Spire is trying to move from being viewed as a data vendor to a workflow-critical decision engine, and that changes the economics of the business more than the headline product launch suggests. If the sub-seasonal signal is durable, the real margin expansion comes from higher attach rates into energy trading, power utility, and risk-management budgets, where switching costs are materially higher than for generic weather data. That creates a subtle competitive moat: clients buying a portfolio signal are less likely to multi-home across commoditized forecast providers. The near-term winner is not just SPIR equity, but also any power and gas trading desk that can monetize forecast dispersion during periods when public models degrade.
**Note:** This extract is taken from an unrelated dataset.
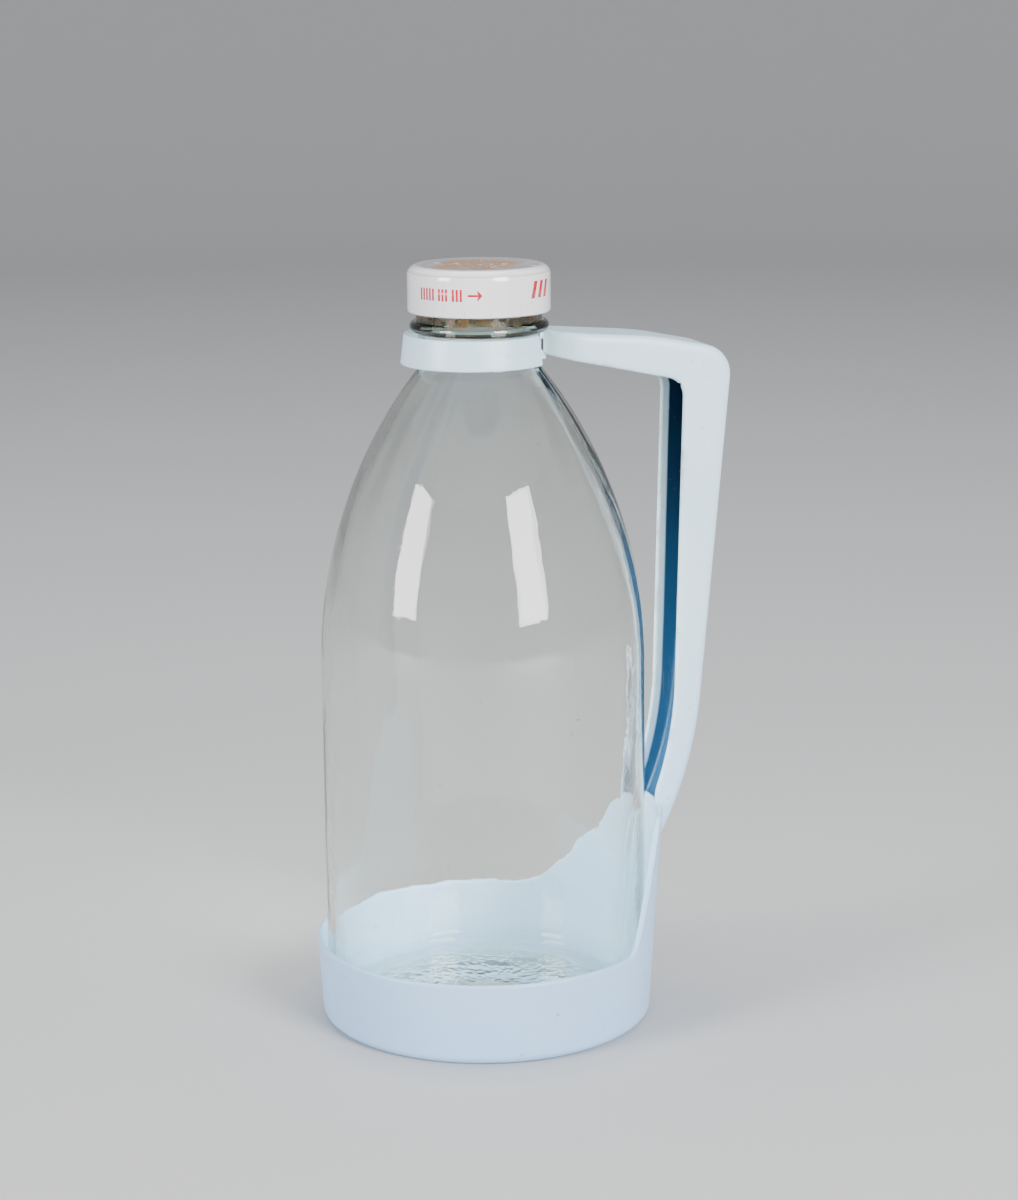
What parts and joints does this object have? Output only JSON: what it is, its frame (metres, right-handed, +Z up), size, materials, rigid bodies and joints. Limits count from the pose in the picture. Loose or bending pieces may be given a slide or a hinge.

The second-order loser is the incumbent sell-side/weather analytics stack, which faces pressure on pricing power if a satellite-native model can consistently outperform at the 3-6 week horizon. However, this only matters if the outperformance survives regime changes; sub-seasonal models are notoriously vulnerable to sample-specific wins, especially when validated over short windows and in a single seasonal setup. The biggest risk is narrative over-earning versus fundamental traction. A stock already discounting hypergrowth can stall hard if the next few quarters show product excitement without a visible ramp in recurring revenue or customer count, especially given the recent earnings mismatch. A second risk is that energy trading demand is cyclical: if volatility compresses in gas and power, the monetization opportunity narrows even if the model remains technically superior. The contrarian view is that the market may be underpricing the option value of a vertically integrated data stack in an AI-driven world, but overpricing the speed of commercialization. The most likely path is not a straight-line rerating; it is a multi-quarter proof point cycle where one or two marquee energy customers matter far more than benchmark claims. If those wins land, the rerating could be sharp; if not, the stock can de-rate quickly because expectations are already elevated.